Attorney General Chris Carr today announced that the State of Georgia, along with 39 other states, has joined a $391.5 million multistate settlement with Google over its location tracking practices. This is the largest multistate privacy settlement reached by a coalition of attorneys general in the history of the United States. Georgia will receive more than $12.4 million from the settlement.

“When it comes to digital products and services, Georgians deserve to know if and when their personal data is being shared and how it is being used,” said Carr. “With this historic settlement, we believe that Google is working to correct the situation by taking the necessary steps to enhance its privacy standards.”

Location data is a key part of Google’s digital advertising business. Google uses the personal and behavioral data it collects to build detailed user profiles and target ads on behalf of its advertising customers. Location data is among the most sensitive and valuable personal information Google collects. Even a limited amount of location data can expose a person’s identity and routines and can be used to infer personal details.

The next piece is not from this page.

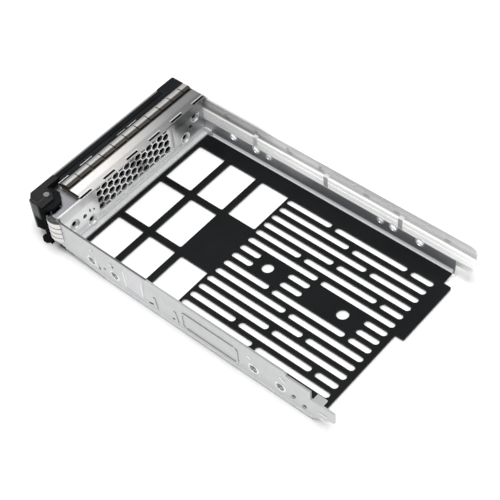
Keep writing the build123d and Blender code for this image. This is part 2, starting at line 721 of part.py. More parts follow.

The attorneys general opened the Google investigation following a 2018 article from the Associated Press that revealed Google, “records your movements even when you explicitly tell it not to.” The article focused on two Google account settings: Location History and Web & App Activity. Location History is “off” unless a user turns on the setting. Web & App Activity, a separate account setting, is automatically “on” when users set up a Google account, including all Android phone users.

As detailed in the settlement, the attorneys general found that Google violated state consumer protection laws by misleading consumers about its location tracking practices since at least 2014. Specifically, Google caused users to be confused about the scope of the Location History setting, the fact that the Web & App Activity setting existed and also collected location information, and the extent to which consumers who use Google products and services could limit Google’s location tracking by adjusting their account and device settings.

The settlement requires Google to be more transparent with consumers about its practices. Google must:

  • Show additional information to users whenever they turn a location-related account setting “on” or “off”;
  • Make key information about location tracking unavoidable for users (i.e., not hidden); and
  • Give users detailed information about the types of location data Google collects and how it’s used at an enhanced “Location Technologies” webpage.

The settlement also limits Google’s use and storage of certain types of location information and requires Google account controls to be more user-friendly.

Along with Georgia, the following states also joined the settlement: Alabama, Alaska, Arkansas, Colorado, Connecticut, Delaware, Florida, Hawaii, Idaho, Illinois, Iowa, Louisiana, Kansas, Kentucky, Maine, Maryland, Massachusetts, Michigan, Minnesota, Mississippi, Missouri, Nebraska, Nevada, New Jersey, New Mexico, New York, North Carolina, North Dakota, Ohio, Oklahoma, Oregon, Pennsylvania, South Carolina, South Dakota, Tennessee, Utah, Vermont, Virginia and Wisconsin.